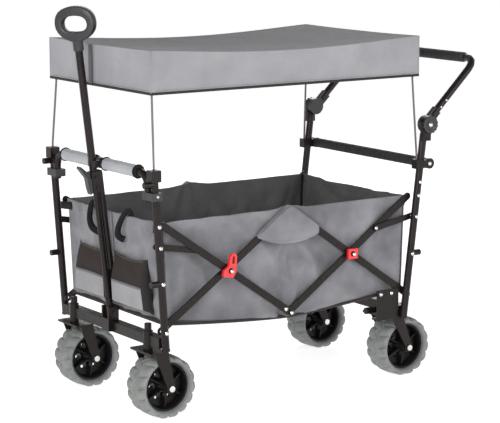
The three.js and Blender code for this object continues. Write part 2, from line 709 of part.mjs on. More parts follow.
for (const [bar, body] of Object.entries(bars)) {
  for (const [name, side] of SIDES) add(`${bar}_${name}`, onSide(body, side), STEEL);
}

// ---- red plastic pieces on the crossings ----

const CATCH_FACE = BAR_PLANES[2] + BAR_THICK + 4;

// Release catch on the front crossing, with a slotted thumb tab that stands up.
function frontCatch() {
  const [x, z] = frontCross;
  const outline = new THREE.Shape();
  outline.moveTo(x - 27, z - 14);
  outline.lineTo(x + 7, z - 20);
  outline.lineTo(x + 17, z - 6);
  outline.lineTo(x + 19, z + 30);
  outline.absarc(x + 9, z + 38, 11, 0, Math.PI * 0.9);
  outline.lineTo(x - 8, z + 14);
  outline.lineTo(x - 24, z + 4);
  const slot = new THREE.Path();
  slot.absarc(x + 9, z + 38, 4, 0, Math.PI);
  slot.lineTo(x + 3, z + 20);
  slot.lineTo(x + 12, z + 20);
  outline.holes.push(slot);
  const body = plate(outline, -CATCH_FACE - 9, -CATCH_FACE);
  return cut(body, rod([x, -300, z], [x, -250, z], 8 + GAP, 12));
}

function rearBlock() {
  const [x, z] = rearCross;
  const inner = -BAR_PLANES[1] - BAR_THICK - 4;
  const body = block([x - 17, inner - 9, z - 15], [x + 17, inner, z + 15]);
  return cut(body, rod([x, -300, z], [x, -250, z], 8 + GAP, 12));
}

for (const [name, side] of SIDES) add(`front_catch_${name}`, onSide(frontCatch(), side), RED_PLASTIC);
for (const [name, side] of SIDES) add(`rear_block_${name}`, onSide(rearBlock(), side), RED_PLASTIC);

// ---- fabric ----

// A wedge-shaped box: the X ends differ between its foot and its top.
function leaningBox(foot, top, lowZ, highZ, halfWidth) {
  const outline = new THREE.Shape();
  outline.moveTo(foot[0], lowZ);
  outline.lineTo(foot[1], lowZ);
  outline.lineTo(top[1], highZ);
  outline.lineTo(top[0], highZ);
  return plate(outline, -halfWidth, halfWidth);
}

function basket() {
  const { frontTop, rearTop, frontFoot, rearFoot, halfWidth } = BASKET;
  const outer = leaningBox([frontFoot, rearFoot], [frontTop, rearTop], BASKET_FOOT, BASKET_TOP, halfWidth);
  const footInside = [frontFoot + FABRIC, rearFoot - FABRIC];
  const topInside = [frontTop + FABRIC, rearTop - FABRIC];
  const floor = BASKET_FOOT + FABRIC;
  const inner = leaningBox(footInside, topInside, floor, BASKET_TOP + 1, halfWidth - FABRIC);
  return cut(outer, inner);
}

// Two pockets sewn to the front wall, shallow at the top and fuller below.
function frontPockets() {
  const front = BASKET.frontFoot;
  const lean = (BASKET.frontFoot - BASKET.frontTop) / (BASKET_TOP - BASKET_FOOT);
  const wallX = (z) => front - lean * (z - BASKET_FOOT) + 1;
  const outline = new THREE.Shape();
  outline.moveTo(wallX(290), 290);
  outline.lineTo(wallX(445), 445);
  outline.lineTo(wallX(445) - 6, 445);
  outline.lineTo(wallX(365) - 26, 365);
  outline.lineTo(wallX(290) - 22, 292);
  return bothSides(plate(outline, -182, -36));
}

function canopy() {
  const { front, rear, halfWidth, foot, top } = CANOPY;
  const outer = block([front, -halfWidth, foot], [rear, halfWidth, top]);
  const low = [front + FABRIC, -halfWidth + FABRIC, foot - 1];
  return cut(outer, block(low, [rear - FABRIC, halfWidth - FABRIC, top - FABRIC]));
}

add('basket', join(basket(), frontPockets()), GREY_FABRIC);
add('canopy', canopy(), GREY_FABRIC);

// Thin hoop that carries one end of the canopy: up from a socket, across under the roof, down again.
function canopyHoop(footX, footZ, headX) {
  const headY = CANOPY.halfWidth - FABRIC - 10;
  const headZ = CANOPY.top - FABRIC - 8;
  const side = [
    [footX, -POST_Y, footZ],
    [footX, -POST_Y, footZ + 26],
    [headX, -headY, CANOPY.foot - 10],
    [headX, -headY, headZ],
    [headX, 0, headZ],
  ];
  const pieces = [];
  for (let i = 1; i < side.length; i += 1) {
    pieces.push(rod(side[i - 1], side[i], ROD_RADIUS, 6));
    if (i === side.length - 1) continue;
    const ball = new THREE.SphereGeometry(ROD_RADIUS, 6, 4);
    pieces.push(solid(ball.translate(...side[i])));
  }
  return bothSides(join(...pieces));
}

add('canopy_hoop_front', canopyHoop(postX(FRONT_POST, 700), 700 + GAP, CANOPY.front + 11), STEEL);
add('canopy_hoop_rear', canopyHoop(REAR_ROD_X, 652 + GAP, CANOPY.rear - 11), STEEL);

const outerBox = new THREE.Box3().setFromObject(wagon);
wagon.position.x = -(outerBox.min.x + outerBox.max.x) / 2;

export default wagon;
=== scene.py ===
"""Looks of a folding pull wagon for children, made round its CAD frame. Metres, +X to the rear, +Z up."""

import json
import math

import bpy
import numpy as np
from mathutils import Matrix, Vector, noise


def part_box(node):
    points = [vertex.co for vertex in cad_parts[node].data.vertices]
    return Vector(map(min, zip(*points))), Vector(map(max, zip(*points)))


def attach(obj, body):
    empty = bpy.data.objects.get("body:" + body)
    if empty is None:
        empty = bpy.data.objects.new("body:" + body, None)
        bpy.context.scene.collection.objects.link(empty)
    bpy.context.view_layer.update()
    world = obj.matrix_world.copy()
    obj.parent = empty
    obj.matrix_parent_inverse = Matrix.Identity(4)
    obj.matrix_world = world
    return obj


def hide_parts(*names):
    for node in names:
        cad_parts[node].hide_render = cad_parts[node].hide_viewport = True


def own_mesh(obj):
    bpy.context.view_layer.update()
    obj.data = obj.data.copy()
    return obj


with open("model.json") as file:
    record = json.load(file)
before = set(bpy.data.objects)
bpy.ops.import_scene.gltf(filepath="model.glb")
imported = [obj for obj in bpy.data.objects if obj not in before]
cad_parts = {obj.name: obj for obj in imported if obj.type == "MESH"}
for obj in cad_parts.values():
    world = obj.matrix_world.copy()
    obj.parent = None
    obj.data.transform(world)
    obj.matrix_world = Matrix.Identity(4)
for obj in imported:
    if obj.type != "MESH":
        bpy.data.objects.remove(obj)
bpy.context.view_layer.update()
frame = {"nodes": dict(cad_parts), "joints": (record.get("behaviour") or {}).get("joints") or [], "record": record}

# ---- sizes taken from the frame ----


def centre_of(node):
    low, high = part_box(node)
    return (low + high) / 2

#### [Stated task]
Extract each line of the listing above, copying it word for word.

#### [In response]
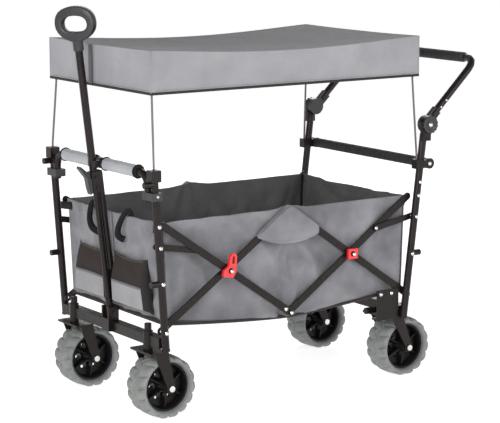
The three.js and Blender code for this object continues. Write part 2, from line 709 of part.mjs on. More parts follow.
for (const [bar, body] of Object.entries(bars)) {
  for (const [name, side] of SIDES) add(`${bar}_${name}`, onSide(body, side), STEEL);
}

// ---- red plastic pieces on the crossings ----

const CATCH_FACE = BAR_PLANES[2] + BAR_THICK + 4;

// Release catch on the front crossing, with a slotted thumb tab that stands up.
function frontCatch() {
  const [x, z] = frontCross;
  const outline = new THREE.Shape();
  outline.moveTo(x - 27, z - 14);
  outline.lineTo(x + 7, z - 20);
  outline.lineTo(x + 17, z - 6);
  outline.lineTo(x + 19, z + 30);
  outline.absarc(x + 9, z + 38, 11, 0, Math.PI * 0.9);
  outline.lineTo(x - 8, z + 14);
  outline.lineTo(x - 24, z + 4);
  const slot = new THREE.Path();
  slot.absarc(x + 9, z + 38, 4, 0, Math.PI);
  slot.lineTo(x + 3, z + 20);
  slot.lineTo(x + 12, z + 20);
  outline.holes.push(slot);
  const body = plate(outline, -CATCH_FACE - 9, -CATCH_FACE);
  return cut(body, rod([x, -300, z], [x, -250, z], 8 + GAP, 12));
}

function rearBlock() {
  const [x, z] = rearCross;
  const inner = -BAR_PLANES[1] - BAR_THICK - 4;
  const body = block([x - 17, inner - 9, z - 15], [x + 17, inner, z + 15]);
  return cut(body, rod([x, -300, z], [x, -250, z], 8 + GAP, 12));
}

for (const [name, side] of SIDES) add(`front_catch_${name}`, onSide(frontCatch(), side), RED_PLASTIC);
for (const [name, side] of SIDES) add(`rear_block_${name}`, onSide(rearBlock(), side), RED_PLASTIC);

// ---- fabric ----

// A wedge-shaped box: the X ends differ between its foot and its top.
function leaningBox(foot, top, lowZ, highZ, halfWidth) {
  const outline = new THREE.Shape();
  outline.moveTo(foot[0], lowZ);
  outline.lineTo(foot[1], lowZ);
  outline.lineTo(top[1], highZ);
  outline.lineTo(top[0], highZ);
  return plate(outline, -halfWidth, halfWidth);
}

function basket() {
  const { frontTop, rearTop, frontFoot, rearFoot, halfWidth } = BASKET;
  const outer = leaningBox([frontFoot, rearFoot], [frontTop, rearTop], BASKET_FOOT, BASKET_TOP, halfWidth);
  const footInside = [frontFoot + FABRIC, rearFoot - FABRIC];
  const topInside = [frontTop + FABRIC, rearTop - FABRIC];
  const floor = BASKET_FOOT + FABRIC;
  const inner = leaningBox(footInside, topInside, floor, BASKET_TOP + 1, halfWidth - FABRIC);
  return cut(outer, inner);
}

// Two pockets sewn to the front wall, shallow at the top and fuller below.
function frontPockets() {
  const front = BASKET.frontFoot;
  const lean = (BASKET.frontFoot - BASKET.frontTop) / (BASKET_TOP - BASKET_FOOT);
  const wallX = (z) => front - lean * (z - BASKET_FOOT) + 1;
  const outline = new THREE.Shape();
  outline.moveTo(wallX(290), 290);
  outline.lineTo(wallX(445), 445);
  outline.lineTo(wallX(445) - 6, 445);
  outline.lineTo(wallX(365) - 26, 365);
  outline.lineTo(wallX(290) - 22, 292);
  return bothSides(plate(outline, -182, -36));
}

function canopy() {
  const { front, rear, halfWidth, foot, top } = CANOPY;
  const outer = block([front, -halfWidth, foot], [rear, halfWidth, top]);
  const low = [front + FABRIC, -halfWidth + FABRIC, foot - 1];
  return cut(outer, block(low, [rear - FABRIC, halfWidth - FABRIC, top - FABRIC]));
}

add('basket', join(basket(), frontPockets()), GREY_FABRIC);
add('canopy', canopy(), GREY_FABRIC);

// Thin hoop that carries one end of the canopy: up from a socket, across under the roof, down again.
function canopyHoop(footX, footZ, headX) {
  const headY = CANOPY.halfWidth - FABRIC - 10;
  const headZ = CANOPY.top - FABRIC - 8;
  const side = [
    [footX, -POST_Y, footZ],
    [footX, -POST_Y, footZ + 26],
    [headX, -headY, CANOPY.foot - 10],
    [headX, -headY, headZ],
    [headX, 0, headZ],
  ];
  const pieces = [];
  for (let i = 1; i < side.length; i += 1) {
    pieces.push(rod(side[i - 1], side[i], ROD_RADIUS, 6));
    if (i === side.length - 1) continue;
    const ball = new THREE.SphereGeometry(ROD_RADIUS, 6, 4);
    pieces.push(solid(ball.translate(...side[i])));
  }
  return bothSides(join(...pieces));
}

add('canopy_hoop_front', canopyHoop(postX(FRONT_POST, 700), 700 + GAP, CANOPY.front + 11), STEEL);
add('canopy_hoop_rear', canopyHoop(REAR_ROD_X, 652 + GAP, CANOPY.rear - 11), STEEL);

const outerBox = new THREE.Box3().setFromObject(wagon);
wagon.position.x = -(outerBox.min.x + outerBox.max.x) / 2;

export default wagon;
=== scene.py ===
"""Looks of a folding pull wagon for children, made round its CAD frame. Metres, +X to the rear, +Z up."""

import json
import math

import bpy
import numpy as np
from mathutils import Matrix, Vector, noise


def part_box(node):
    points = [vertex.co for vertex in cad_parts[node].data.vertices]
    return Vector(map(min, zip(*points))), Vector(map(max, zip(*points)))


def attach(obj, body):
    empty = bpy.data.objects.get("body:" + body)
    if empty is None:
        empty = bpy.data.objects.new("body:" + body, None)
        bpy.context.scene.collection.objects.link(empty)
    bpy.context.view_layer.update()
    world = obj.matrix_world.copy()
    obj.parent = empty
    obj.matrix_parent_inverse = Matrix.Identity(4)
    obj.matrix_world = world
    return obj


def hide_parts(*names):
    for node in names:
        cad_parts[node].hide_render = cad_parts[node].hide_viewport = True


def own_mesh(obj):
    bpy.context.view_layer.update()
    obj.data = obj.data.copy()
    return obj


with open("model.json") as file:
    record = json.load(file)
before = set(bpy.data.objects)
bpy.ops.import_scene.gltf(filepath="model.glb")
imported = [obj for obj in bpy.data.objects if obj not in before]
cad_parts = {obj.name: obj for obj in imported if obj.type == "MESH"}
for obj in cad_parts.values():
    world = obj.matrix_world.copy()
    obj.parent = None
    obj.data.transform(world)
    obj.matrix_world = Matrix.Identity(4)
for obj in imported:
    if obj.type != "MESH":
        bpy.data.objects.remove(obj)
bpy.context.view_layer.update()
frame = {"nodes": dict(cad_parts), "joints": (record.get("behaviour") or {}).get("joints") or [], "record": record}

# ---- sizes taken from the frame ----


def centre_of(node):
    low, high = part_box(node)
    return (low + high) / 2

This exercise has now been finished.